En primeur sales are now exempt from the right of cancellation providing three specific conditions and one general condition are met:
‘the price has been agreed at the time of the conclusion of the sales contract’, ‘the delivery of which can only take place after 30 days’
“It is important that all three conditions are met for the exemption to apply,’ says Andrew Park of APP Law*.
This rules out exempting already bottled fine wine from the right to cancellation because delivery can normally take place within 30 days. My guess is that many scam wine investment companies will fail to inform their investors properly of their rights.
In addition the customer has to be properly informed that en primeur is exempt from the right of cancellation as well as various other pieces of information such as the identity of the trader, the geographical address, telephone and fax number, email address so as to ‘enable the consumer to contact the trader quickly and communicate with him efficiently’, the total price of the goods etc. (Article 6 of the Directive 2011/83/EU).
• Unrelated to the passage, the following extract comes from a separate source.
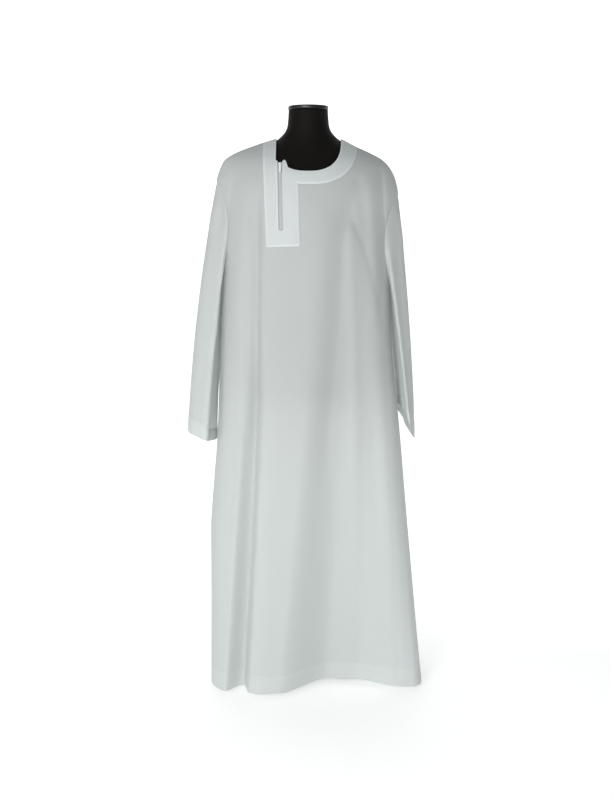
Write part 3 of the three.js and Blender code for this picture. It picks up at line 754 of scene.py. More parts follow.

This information has to be provided in a ‘durable’ form – print or email. If this information (Article 6 of the directive) is not provided the customer is not ‘bound by a distance or off- premises contract’.
This could mean that a customer, who had not been properly informed, could still cancel an en primeur contract after delivery (eg two years later) as they were not bound by the contract.
The en primeur exemption represents a victory for the WSTA, who have campaigned for an exemption since the Distance Selling Regulations 2000 came into force. Before Friday 13th June 2014 the right to cancel an en primeur order once the customer (or a third party agent is a bonded warehouse) took delivery of the bottled wine had always been a grey area and had never been tested in the courts.
The Consumer Contracts Regulations 2014 implements the EU Consumer Rights Directive of October 2011. There are a number of significant other changes. The right to cancel has been extended from 7 days to 14 days following delivery, which should happen within 30 days of placing the order, unless it is agreed otherwise.
Consumers have to be reimbursed within 14 days. If a consumer is not properly informed of their right to cancel they can cancel up to a year from delivery plus the statutory 14 days. Excessive charges for using a credit card are banned, only the costs involved in using a card can be charged. Premium priced telephone lines cannot be used by customer service centres.
If a customer has not been properly informed or has been misinformed then the cancellation period from delivery is extended from 14 days to a year plus the statutory 14 days. Previously this had been extended to three months plus the then statutory 7 days.
The new regulations have implications for all companies involved in distance selling. A company’s terms and conditions need to be amended to meet the changes as the consumer is not contractually bound until they have been informed in a ‘durable medium’.